Shark hydrodynamics is much more sophisticated than has been traditionally believed. Most sharks have a caudal fin in which the upper lobe is considerably longer than the lower. Unlike teleost fishes, in which the backbone stops at the base of the tail fin, the vertebral column of sharks extends well into the upper lobe. This unequal arrangement, together with the fact that the wing-like pectoral fins are anterior to a shark's centre of gravity, has lead to an oversimplistic conception of shark swimming. According to the standard textbook model, the hyperextended upper lobe of the tail forces the a shark downward, which is compensated for by lift from the pectoral fins.

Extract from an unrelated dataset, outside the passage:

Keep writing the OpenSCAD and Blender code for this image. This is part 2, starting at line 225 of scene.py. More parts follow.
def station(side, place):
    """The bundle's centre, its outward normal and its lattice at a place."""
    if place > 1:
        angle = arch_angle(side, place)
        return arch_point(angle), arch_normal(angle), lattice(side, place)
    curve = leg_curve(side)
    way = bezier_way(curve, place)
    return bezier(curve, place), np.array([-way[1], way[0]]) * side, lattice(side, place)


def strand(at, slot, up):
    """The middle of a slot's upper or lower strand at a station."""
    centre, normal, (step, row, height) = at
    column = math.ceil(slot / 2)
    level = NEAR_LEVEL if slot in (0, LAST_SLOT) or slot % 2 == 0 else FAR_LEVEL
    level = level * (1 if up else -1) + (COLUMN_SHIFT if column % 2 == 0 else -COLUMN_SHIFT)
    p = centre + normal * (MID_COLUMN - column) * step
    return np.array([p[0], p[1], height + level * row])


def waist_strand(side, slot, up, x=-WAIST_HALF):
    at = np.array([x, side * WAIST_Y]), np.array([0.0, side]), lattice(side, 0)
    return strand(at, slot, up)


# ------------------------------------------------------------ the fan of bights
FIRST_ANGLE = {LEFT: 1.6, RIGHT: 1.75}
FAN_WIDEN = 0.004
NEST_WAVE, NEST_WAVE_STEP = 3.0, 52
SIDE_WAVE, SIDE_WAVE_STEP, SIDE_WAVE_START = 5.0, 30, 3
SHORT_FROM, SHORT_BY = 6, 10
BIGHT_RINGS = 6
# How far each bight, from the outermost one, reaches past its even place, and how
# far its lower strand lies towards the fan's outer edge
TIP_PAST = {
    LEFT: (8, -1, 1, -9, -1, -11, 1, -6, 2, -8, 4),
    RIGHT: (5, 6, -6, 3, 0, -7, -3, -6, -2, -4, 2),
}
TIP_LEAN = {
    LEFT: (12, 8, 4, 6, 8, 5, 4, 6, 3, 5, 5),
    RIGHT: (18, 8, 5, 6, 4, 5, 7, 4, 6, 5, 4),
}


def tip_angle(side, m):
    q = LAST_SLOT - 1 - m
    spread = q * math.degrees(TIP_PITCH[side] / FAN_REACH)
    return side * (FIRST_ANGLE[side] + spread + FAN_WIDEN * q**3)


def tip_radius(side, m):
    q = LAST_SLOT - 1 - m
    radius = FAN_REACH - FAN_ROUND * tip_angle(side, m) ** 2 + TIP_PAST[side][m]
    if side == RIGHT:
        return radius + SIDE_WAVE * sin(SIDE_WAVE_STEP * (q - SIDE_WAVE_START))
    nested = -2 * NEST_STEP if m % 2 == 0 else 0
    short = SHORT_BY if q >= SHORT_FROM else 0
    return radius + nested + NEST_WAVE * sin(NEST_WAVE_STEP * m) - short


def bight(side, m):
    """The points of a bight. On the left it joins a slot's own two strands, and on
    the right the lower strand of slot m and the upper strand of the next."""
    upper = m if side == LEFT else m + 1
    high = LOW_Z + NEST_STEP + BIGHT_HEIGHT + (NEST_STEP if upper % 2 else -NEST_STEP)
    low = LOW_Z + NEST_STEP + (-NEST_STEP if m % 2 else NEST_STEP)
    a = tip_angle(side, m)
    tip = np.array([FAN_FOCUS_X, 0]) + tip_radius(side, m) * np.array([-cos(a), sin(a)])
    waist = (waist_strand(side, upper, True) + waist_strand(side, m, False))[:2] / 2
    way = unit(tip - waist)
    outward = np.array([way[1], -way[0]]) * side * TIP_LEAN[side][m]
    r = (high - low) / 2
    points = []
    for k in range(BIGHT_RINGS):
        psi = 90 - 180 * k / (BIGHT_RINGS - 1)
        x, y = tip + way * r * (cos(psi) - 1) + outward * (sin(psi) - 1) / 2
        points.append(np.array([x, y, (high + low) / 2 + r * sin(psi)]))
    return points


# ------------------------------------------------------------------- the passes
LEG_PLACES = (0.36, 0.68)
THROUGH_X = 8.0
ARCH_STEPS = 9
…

In reality, shark swimming is much more elegant and subtle than this kind of waterlogged teeter-totter. For starters, a shark's flattened snout and belly are also significant planing surfaces, providing up to 30% of the total lift. In addition, the lower lobe of a shark's tail is strengthened with a complex network of mineralised collagen (a highly elastic protein) fibres. The resultant collagen-powered 'snap' provides roughly as much upward thrust as the larger upper lobe provides downward — keeping the shark on an even keel. The more closely one studies shark hydrodynamics, the more wondrous these animals seem.

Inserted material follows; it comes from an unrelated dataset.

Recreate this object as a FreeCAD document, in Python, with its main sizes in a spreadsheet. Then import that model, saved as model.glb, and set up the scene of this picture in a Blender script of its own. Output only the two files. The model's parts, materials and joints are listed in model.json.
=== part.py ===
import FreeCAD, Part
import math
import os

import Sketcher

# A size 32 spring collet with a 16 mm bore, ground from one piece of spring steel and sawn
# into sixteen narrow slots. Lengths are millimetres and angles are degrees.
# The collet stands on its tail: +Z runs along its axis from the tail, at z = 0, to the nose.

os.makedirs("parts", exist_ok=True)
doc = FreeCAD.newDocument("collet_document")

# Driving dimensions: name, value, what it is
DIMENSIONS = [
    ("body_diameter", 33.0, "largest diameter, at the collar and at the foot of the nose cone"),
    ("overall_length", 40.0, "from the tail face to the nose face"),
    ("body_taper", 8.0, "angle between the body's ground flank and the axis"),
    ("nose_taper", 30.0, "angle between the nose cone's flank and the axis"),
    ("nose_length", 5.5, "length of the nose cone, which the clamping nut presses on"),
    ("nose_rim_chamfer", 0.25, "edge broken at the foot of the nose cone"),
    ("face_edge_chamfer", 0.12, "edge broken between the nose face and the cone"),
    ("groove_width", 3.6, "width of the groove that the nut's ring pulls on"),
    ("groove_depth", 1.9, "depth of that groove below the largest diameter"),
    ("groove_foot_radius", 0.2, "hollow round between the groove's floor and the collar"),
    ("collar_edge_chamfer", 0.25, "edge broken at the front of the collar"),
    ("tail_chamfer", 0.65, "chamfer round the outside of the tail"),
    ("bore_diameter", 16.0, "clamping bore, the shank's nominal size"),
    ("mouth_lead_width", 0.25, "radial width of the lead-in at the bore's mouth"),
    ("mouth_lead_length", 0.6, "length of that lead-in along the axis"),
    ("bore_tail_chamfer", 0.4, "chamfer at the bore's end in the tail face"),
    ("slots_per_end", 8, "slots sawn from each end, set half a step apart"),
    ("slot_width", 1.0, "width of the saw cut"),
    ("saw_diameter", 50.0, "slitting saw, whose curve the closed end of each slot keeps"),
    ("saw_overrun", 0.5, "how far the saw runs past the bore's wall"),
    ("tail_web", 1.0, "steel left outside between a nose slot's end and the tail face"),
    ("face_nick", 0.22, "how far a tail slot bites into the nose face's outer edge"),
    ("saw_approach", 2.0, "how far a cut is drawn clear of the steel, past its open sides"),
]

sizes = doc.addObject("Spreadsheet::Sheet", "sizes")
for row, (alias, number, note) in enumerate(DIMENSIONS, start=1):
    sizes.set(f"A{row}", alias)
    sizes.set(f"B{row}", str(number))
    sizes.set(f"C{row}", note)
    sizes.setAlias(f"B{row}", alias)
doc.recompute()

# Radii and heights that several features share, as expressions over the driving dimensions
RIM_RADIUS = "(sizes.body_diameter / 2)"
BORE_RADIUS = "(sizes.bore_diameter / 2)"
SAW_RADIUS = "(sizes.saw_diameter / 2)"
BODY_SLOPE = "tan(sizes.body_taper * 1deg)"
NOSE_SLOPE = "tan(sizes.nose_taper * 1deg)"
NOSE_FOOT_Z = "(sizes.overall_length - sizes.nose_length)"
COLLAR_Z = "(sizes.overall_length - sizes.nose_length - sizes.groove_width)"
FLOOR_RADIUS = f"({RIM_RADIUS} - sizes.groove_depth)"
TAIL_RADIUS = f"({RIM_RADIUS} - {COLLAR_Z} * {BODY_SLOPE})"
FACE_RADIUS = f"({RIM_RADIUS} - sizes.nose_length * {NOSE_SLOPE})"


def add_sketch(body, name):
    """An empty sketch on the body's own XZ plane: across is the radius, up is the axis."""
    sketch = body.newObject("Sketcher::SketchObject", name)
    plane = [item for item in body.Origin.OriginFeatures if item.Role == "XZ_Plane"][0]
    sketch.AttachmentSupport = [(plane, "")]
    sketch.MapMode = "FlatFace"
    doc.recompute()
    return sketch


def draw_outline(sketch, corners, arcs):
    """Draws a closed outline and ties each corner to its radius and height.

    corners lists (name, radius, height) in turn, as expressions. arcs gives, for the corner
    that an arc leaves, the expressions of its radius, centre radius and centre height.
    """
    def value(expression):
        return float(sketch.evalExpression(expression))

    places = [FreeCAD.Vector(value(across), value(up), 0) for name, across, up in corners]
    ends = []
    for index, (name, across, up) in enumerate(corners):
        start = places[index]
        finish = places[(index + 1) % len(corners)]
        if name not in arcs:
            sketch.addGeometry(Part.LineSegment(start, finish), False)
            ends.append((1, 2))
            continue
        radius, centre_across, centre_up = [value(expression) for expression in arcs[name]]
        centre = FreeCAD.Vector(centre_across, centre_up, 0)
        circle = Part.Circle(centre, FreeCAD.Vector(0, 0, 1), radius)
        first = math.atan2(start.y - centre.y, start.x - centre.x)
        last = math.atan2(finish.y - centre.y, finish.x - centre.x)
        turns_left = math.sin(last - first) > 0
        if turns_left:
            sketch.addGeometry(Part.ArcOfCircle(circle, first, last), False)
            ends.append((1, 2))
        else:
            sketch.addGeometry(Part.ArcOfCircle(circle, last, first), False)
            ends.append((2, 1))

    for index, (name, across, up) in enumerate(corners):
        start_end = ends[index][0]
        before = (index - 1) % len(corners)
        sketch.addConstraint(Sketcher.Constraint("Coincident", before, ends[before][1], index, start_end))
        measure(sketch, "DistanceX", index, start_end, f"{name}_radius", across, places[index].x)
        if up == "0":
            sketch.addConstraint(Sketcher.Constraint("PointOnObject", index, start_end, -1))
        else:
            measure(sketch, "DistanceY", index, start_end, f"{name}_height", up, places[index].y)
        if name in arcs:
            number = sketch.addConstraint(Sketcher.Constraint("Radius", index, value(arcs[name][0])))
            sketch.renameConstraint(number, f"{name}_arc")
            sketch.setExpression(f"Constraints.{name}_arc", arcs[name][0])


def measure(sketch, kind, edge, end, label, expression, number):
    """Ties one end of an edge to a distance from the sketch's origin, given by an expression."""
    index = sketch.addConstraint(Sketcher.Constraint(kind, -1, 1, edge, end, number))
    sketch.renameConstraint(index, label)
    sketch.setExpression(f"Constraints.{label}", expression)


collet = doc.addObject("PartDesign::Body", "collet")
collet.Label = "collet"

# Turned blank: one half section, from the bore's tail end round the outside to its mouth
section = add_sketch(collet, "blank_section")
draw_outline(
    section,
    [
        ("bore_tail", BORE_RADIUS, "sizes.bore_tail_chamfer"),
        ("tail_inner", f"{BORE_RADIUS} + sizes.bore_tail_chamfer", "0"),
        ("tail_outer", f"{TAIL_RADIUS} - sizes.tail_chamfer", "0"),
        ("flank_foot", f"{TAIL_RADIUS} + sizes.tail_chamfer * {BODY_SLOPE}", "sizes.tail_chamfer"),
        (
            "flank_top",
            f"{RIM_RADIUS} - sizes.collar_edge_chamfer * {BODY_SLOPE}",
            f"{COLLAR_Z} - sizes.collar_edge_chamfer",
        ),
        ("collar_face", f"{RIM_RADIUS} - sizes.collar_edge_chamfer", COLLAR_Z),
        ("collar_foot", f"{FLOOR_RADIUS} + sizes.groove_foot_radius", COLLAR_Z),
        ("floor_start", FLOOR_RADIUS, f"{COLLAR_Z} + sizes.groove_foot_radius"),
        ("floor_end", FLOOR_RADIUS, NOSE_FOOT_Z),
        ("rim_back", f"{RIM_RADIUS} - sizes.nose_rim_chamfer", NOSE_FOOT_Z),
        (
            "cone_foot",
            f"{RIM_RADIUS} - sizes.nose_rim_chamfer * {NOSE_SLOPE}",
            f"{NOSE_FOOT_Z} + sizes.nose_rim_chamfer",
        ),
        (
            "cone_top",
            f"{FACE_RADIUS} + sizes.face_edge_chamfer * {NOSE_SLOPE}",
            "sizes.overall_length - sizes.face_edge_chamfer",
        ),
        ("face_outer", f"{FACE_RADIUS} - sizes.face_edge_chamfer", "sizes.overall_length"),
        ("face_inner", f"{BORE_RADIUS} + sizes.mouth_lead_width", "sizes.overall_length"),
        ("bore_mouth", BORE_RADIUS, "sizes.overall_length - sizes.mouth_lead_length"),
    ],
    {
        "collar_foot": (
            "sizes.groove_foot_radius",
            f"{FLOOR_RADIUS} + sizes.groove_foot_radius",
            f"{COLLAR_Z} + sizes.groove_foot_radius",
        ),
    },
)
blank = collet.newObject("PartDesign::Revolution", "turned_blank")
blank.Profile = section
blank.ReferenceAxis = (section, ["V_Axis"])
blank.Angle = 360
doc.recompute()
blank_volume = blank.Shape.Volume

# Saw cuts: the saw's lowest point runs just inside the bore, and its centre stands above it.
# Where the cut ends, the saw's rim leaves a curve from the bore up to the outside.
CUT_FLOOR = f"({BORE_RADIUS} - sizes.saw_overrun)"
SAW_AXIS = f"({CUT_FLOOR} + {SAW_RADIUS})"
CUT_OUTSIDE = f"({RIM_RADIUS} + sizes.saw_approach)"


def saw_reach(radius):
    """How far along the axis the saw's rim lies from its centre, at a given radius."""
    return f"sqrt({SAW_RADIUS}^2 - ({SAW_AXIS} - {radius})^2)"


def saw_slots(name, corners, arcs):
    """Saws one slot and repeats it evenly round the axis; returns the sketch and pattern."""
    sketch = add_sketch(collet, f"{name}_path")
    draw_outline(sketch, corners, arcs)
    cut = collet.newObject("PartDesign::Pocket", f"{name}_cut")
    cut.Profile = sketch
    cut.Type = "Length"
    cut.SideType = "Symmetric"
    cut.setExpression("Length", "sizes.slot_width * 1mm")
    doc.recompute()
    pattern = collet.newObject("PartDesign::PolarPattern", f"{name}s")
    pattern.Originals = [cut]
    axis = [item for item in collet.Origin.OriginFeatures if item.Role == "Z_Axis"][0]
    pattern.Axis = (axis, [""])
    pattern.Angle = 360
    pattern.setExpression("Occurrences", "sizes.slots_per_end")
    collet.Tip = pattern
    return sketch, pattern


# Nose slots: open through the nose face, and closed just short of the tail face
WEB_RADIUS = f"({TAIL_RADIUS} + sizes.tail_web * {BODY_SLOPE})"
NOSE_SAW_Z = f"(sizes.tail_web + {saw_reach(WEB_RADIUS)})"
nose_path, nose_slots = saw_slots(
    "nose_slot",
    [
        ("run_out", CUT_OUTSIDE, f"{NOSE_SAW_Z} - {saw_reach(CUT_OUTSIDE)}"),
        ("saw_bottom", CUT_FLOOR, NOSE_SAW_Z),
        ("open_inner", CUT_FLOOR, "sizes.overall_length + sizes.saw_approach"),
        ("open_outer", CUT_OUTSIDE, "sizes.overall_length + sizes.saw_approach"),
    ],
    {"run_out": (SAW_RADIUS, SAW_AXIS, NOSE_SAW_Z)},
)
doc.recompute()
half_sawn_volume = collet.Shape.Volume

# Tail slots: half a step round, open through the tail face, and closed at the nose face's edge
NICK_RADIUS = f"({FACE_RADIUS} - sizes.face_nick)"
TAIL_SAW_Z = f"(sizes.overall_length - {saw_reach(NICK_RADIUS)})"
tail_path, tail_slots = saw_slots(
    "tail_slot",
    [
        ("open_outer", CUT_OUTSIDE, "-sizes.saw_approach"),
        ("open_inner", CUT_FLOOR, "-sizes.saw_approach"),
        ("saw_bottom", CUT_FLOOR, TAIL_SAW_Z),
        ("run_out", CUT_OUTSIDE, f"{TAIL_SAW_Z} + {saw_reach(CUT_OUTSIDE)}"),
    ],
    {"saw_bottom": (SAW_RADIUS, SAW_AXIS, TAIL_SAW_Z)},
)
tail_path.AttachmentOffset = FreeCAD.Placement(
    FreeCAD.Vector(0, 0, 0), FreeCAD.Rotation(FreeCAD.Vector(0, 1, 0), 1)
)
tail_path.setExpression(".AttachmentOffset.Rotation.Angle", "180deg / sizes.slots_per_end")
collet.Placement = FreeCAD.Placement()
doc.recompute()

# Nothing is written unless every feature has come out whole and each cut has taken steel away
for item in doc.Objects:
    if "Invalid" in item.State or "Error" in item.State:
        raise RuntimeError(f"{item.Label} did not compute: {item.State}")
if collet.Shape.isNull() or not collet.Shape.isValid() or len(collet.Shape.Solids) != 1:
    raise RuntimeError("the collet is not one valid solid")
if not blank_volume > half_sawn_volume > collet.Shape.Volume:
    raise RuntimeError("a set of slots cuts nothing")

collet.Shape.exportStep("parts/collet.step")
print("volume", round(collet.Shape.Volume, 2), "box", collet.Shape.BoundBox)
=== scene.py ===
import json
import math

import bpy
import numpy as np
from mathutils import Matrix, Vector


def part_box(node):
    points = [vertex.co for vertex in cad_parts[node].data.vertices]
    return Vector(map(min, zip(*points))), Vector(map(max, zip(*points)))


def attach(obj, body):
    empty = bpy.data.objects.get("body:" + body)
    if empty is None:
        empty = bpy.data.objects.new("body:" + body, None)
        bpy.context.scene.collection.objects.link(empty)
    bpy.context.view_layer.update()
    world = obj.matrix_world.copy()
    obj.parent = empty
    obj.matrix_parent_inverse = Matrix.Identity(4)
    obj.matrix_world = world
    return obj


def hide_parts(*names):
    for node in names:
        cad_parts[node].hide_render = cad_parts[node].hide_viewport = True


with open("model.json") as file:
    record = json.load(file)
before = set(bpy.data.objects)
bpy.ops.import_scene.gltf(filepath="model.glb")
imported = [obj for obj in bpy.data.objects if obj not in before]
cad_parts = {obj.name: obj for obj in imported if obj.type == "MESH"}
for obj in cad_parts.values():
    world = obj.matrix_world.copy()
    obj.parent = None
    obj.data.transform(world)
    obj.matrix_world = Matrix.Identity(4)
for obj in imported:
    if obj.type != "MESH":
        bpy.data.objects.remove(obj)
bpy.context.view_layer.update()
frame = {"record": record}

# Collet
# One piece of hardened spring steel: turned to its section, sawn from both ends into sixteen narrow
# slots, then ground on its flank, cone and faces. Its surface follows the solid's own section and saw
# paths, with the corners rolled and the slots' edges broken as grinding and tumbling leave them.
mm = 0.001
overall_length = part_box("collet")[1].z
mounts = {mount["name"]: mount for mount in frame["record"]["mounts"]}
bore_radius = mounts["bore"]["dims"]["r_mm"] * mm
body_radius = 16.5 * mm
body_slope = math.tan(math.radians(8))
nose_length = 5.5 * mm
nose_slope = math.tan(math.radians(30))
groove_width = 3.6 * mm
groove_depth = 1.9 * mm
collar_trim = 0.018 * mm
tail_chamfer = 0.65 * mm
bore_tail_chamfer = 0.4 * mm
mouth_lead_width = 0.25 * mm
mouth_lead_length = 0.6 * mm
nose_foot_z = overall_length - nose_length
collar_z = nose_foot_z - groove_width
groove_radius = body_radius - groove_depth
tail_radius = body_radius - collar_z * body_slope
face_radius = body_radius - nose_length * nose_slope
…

For example, consider that notch near the tip of the upper lobe of a shark's caudal fin. That simple-looking notch serves a sophisticated hydrodynamic function: it allows the terminal 'flap' to wag from side to side, so that the tip of the upper lobe is NOT the rearmost structure for most of the tail's propulsive arc. This virtually eliminates tail-tip vortices, resulting in reduced drag. This mechanism is imitated by winglets at the tip of aircraft wings, but our engineers can only crudely mimic the best designs of Nature. No matter how ingenious our technologies, sharks can swim circles around our state-of-the-art ships and submarines.